Amazon.com's trailing twelve-month free cash flow, measured to the end of 3/2007:
- True Free Cash Flow [TFCF]: $521 million, exactly flat year-over-year
- Structural Free Cash Flow [SFCF]: $273 million, up more than 50% year-over-year, aided by tax rates
True free cash flow doesn't consider taxes. Structural free cash flow does, with a starting base of net income after taxes. It increased. But true free cash flow did not.
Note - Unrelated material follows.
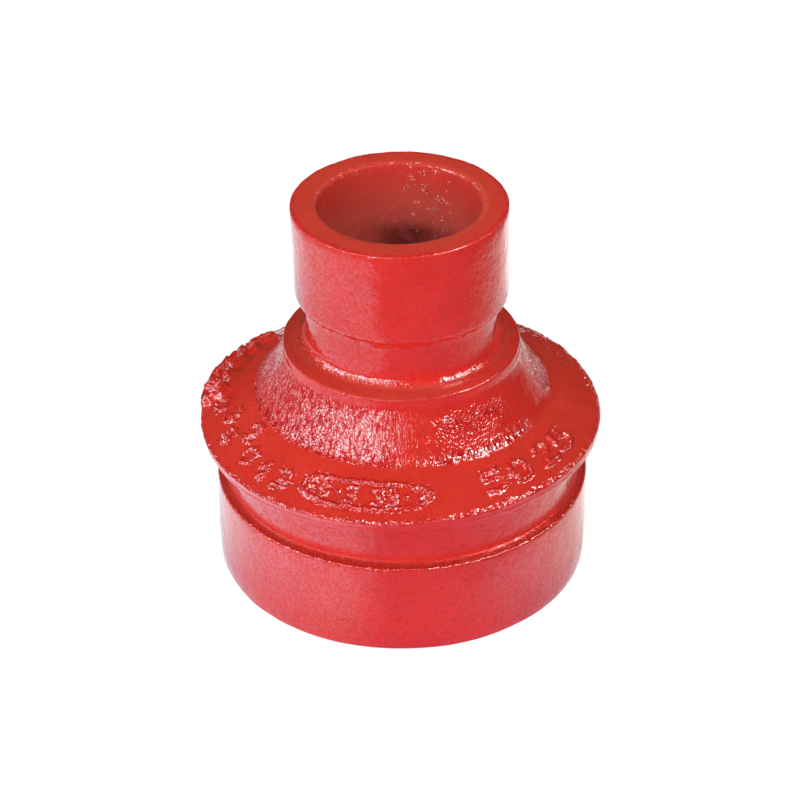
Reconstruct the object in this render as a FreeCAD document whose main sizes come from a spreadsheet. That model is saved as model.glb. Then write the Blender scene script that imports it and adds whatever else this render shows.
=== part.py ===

Now let's consider other moving parts to get a valuation to free cash flow, again compared year-over-year to the end of March:
- Diluted shares outstanding: 420 million, down 6 million due to Amazon's share buyback program, which so far has been an excellent investment
- Cash, investments & equivalents: $1.42 billion, still down 29%
- Long-term debt: $1.25 billion, flat
With these numbers and the $70 share price, we find that Amazon has an enterprise value, or EV, of over $29 billion. So, we have EV/FCF multiples of:
- EV/TFCF: 55.6
- EV/SFCF: 106
These multiples compare to average free cash flow prices in the low-20s for large-cap stocks today. eBay (EBAY) trades at 25 times true free cash flow and 31 times structural, less than half of Amazon's price in both cases.
These valuations suggest that Amazon is expensive unless free cash flow is going to double or much more the next year, which does not appear likely. The share price looks especially expensive when you consider Amazon's rock-bottom profit margins. So is today's price sustainable, let alone attractive for new buyers?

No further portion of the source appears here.